Aim:
Take each line containing the word "frame" and copy it.

Data lines:
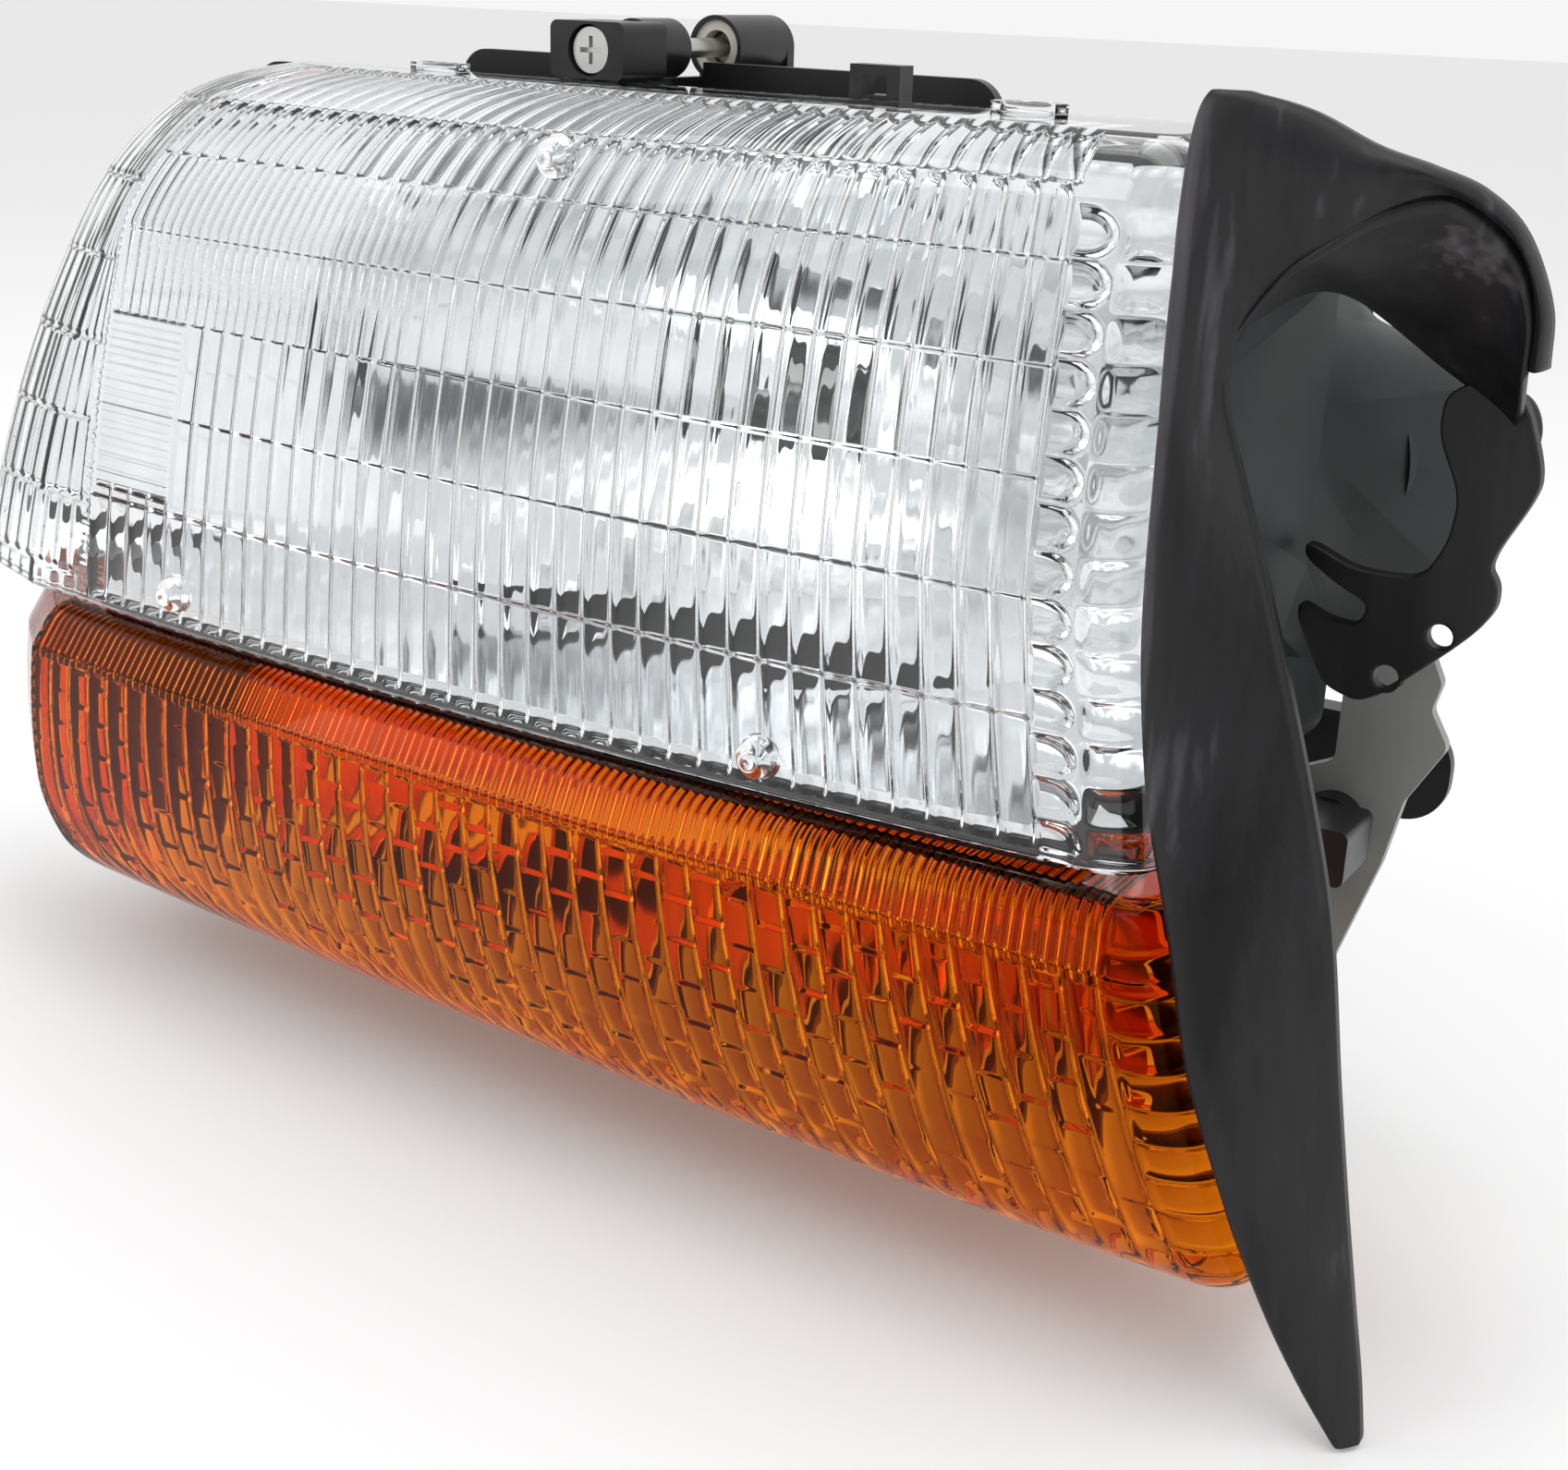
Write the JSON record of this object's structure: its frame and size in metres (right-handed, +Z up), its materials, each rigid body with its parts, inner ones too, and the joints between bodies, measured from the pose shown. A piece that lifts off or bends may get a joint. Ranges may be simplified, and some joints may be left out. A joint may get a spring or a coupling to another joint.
{
  "type": "car headlamp assembly",
  "caption": "Right-hand car headlamp: fluted clear lens over an amber turn lamp, rubber side seal, housings, bulbs and screw aiming on a bolted carrier.",
  "frame": {"origin": "midway between the two bolts of the carrier's top rail, on the rail's rear face", "axes": "+X towards the grille (inboard), -Y forwards (the lens faces -Y), +Z up"},
  "size_m": [0.565, 0.2009, 0.3265],
  "materials": {
    "clear_lens": "glossy, fluted inside",
    "amber_lens": "glossy, fluted inside",
    "bulb_glass": "clear",
    "reflector_chrome": "aluminised, mirror bright",
    "housing_plastic": "dark grey-green, moulded",
    "turn_housing_plastic": "mid grey, moulded",
    "black_plastic": "satin black",
    "nylon": "natural white",
    "seal_rubber": "matt black",
    "foam_rubber": "closed-cell foam",
    "zinc_steel": "zinc plated",
    "brass": "tinned brass"
  },
  "bodies": {
    "carrier": {"carrier_bracket": "black_plastic", "pivot_ball_stud": "zinc_steel", "pivot_nut": "zinc_steel", "vertical_ball_socket": "nylon", "horizontal_ball_socket": "nylon"},
    "pivot": {"pivot_socket": "nylon"},
    "lamp": {"headlamp_lens": "clear_lens", "lens_seal": "foam_rubber", "headlamp_housing": "housing_plastic", "vent_cap": "black_plastic", "headlamp_reflector": "reflector_chrome", "bulb_capsule": "bulb_glass", "bulb_collar": "zinc_steel", "bulb_seat_ring": "black_plastic", "bulb_base": "black_plastic", "bulb_terminals": "brass", "bulb_o_ring": "seal_rubber", "turn_signal_lens": "amber_lens", "turn_signal_housing": "turn_housing_plastic", "turn_reflector": "reflector_chrome", "lamp_gasket": "foam_rubber", "vertical_adjuster_body": "black_plastic", "horizontal_adjuster_body": "black_plastic", "housing_screws": "zinc_steel", "top_clip": "black_plastic", "inboard_seal": "seal_rubber"},
    "vertical_stud": {"vertical_ball_stud": "zinc_steel"},
    "vertical_screw": {"vertical_adjuster_screw": "zinc_steel"},
    "horizontal_stud": {"horizontal_ball_stud": "zinc_steel"},
    "horizontal_screw": {"horizontal_adjuster_screw": "zinc_steel"},
    "bulb_ring": {"bulb_retaining_ring": "black_plastic"},
    "turn_holder": {"turn_signal_bulb": "bulb_glass", "turn_signal_bulb_base": "brass", "turn_signal_bulb_socket": "black_plastic", "turn_signal_socket_gasket": "seal_rubber"},
    "marker_holder": {"side_marker_bulb": "bulb_glass", "side_marker_bulb_base": "brass", "side_marker_bulb_socket": "black_plastic", "side_marker_socket_gasket": "seal_rubber"}
  },
  "joints": [
    {"name": "vertical_aim", "type": "hinge", "parent": "carrier", "child": "pivot", "pos_m": [-0.031, 0.03, -0.18], "axis": [1, 0, 0], "range_deg": [-2.5, 2.5]},
    {"name": "horizontal_aim", "type": "hinge", "parent": "pivot", "child": "lamp", "pos_m": [-0.031, 0.03, -0.18], "axis": [0, 0, 1], "range_deg": [-2.5, 2.5]},
    {"name": "vertical_stud_slide", "type": "slide", "parent": "lamp", "child": "vertical_stud", "axis": [0, 1, 0], "range_m": [-0.009, 0.009]},
    {"name": "vertical_screw_turn", "type": "hinge", "parent": "lamp", "child": "vertical_screw", "pos_m": [-0.031, -0.045, 0.0205], "axis": [0, 1, 0], "range_deg": [-1080, 1080]},
    {"name": "horizontal_stud_slide", "type": "slide", "parent": "lamp", "child": "horizontal_stud", "axis": [0, 1, 0], "range_m": [-0.0105, 0.0105]},
    {"name": "horizontal_screw_turn", "type": "hinge", "parent": "lamp", "child": "horizontal_screw", "pos_m": [0.207, -0.033, -0.18], "axis": [0, 1, 0], "range_deg": [-1260, 1260]},
    {"name": "bulb_ring_twist", "type": "hinge", "parent": "lamp", "child": "bulb_ring", "pos_m": [0.022, 0.025, -0.083], "axis": [0, 1, 0], "range_deg": [0, 30]},
    {"name": "turn_holder_twist", "type": "hinge", "parent": "lamp", "child": "turn_holder", "pos_m": [0.08, 0.008, -0.222], "axis": [0, 1, 0], "range_deg": [0, 45]},
    {"name": "marker_holder_twist", "type": "hinge", "parent": "lamp", "child": "marker_holder", "pos_m": [-0.168, 0.008, -0.216], "axis": [0, 1, 0], "range_deg": [0, 45]}
  ],
  "couplings": [
    {"joint": "vertical_stud_slide", "follows": "vertical_aim", "m_per_rad": 0.2005},
    {"joint": "vertical_screw_turn", "follows": "vertical_aim", "ratio": -419.93},
    {"joint": "horizontal_stud_slide", "follows": "horizontal_aim", "m_per_rad": -0.238},
    {"joint": "horizontal_screw_turn", "follows": "horizontal_aim", "ratio": 498.47}
  ]
}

Response to the exercise:
Write the JSON record of this object's structure: its frame and size in metres (right-handed, +Z up), its materials, each rigid body with its parts, inner ones too, and the joints between bodies, measured from the pose shown. A piece that lifts off or bends may get a joint. Ranges may be simplified, and some joints may be left out. A joint may get a spring or a coupling to another joint.
  "frame": {"origin": "midway between the two bolts of the carrier's top rail, on the rail's rear face", "axes": "+X towards the grille (inboard), -Y forwards (the lens faces -Y), +Z up"},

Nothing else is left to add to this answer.